NEW YORK -- Years from now, the story will sound implausible. But Dick Groch swears to its validity.

The Yankees had the sixth pick in the annual draft of amateur players in 1992 and were debating whether to take Stanford outfielder Jeffrey Hammonds or a high school shortstop from Michigan named Derek Jeter.

The prevailing wisdom was that Jeter would attend the University of Michigan on scholarship. Team scouting director Bill Livesey suggested to the room that selecting Jeter carried too much risk.

But Groch, then a regional scout for the Yankees, had been watching Jeter for several years. He put his career on the line, insisting that the Yankees take Jeter. Such was his faith in the young man's talent, character and desire to play in pinstripes.

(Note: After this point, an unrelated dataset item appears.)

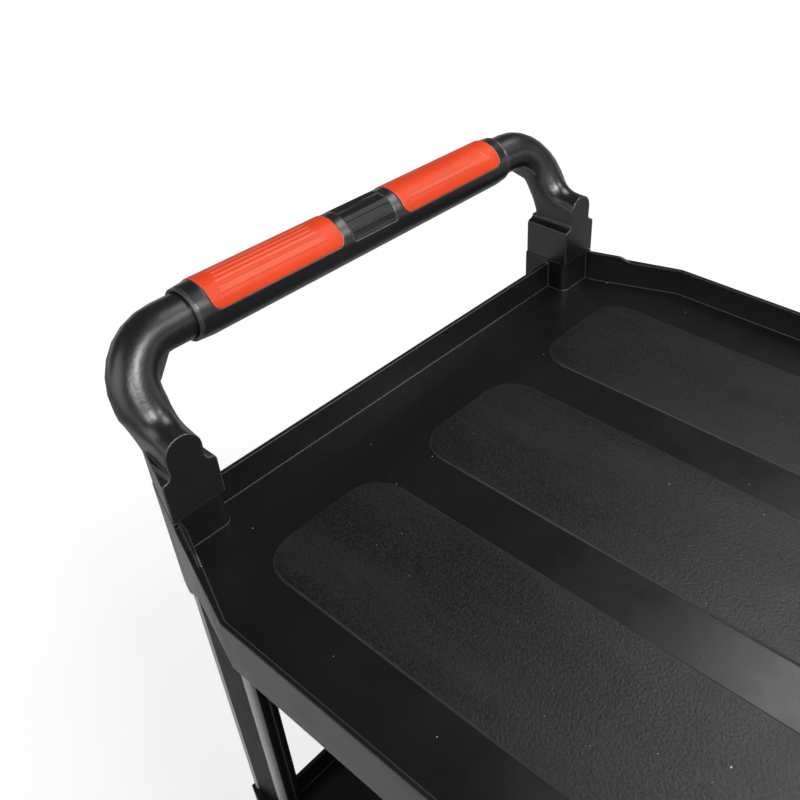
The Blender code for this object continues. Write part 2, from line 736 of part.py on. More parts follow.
def skin(name, rings):
    """A closed solid through rings of as many points each, capped at both ends."""
    bm = bmesh.new()
    made = [[bm.verts.new(point) for point in ring] for ring in rings]
    count = len(made[0])
    for before, after in zip(made[:-1], made[1:]):
        for i in range(count):
            j = (i + 1) % count
            bm.faces.new((before[i], before[j], after[j], after[i]))
    bm.faces.new(made[0])
    bm.faces.new(made[-1])
    return mesh_of(bm, name)


def bend_web(corner, inward, down):
    """The flat web that closes the inside of the elbow's bend."""
    edge = TUBE_RADIUS * 0.995
    deep = TUBE_RADIUS * 0.3
    outline = [(deep, deep), (WEB_REACH, deep), (WEB_REACH, edge), (edge, WEB_REACH),
               (deep, WEB_REACH)]
    bm = bmesh.new()
    add_prism(bm, outline, -BEND_WEB / 2, BEND_WEB / 2)
    frame = Matrix((inward, down, inward.cross(down))).transposed().to_4x4()
    bm.transform(Matrix.Translation(corner) @ frame)
    return mesh_of(bm, "web")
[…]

"He's not going to Michigan," Groch said. "The only place he's going is to Cooperstown."

Jeter's path to the Hall of Fame was long ago paved by the four World Series championships he helped win. But he celebrated perhaps his greatest individual accomplishment last night by becoming the player with the most hits in the long history of the Yankees.

Gehrig played for the Yankees from 1923-39, leaving the team because of amyotrophic lateral sclerosis, a fatal disease that took his life in 1941.

"Any time your name is associated with a player of that stature, it's an honor," Jeter said earlier this week. "I grew up a Yankees fan and I played my entire career here. I know what he stood for and what he meant to this organization."

With the Yankees in first place, Jeter has sat uncomfortably in the spotlight in the days leading up to the record-breaking hit, eager to get the focus back on the team and what he considers more important matters. But other milestones seem sure to follow.

The 35-year-old Jeter is on pace to join the exclusive fraternity of players with 3,000 career hits. Some believe he could one day challenge the record of 4,256 held by Pete Rose.

"I'll keep playing as long as it's fun for me," Jeter said. "Right now, it's a lot of fun."

Groch is now an executive with the Milwaukee Brewers and follows Jeter's career daily.

"I can't tell you I'm surprised by what he has done. Derek looked to me like he would be that kind of player," Groch said. "I'm proud of him and I think everybody in baseball is, too. He brings a lot of credit to the game."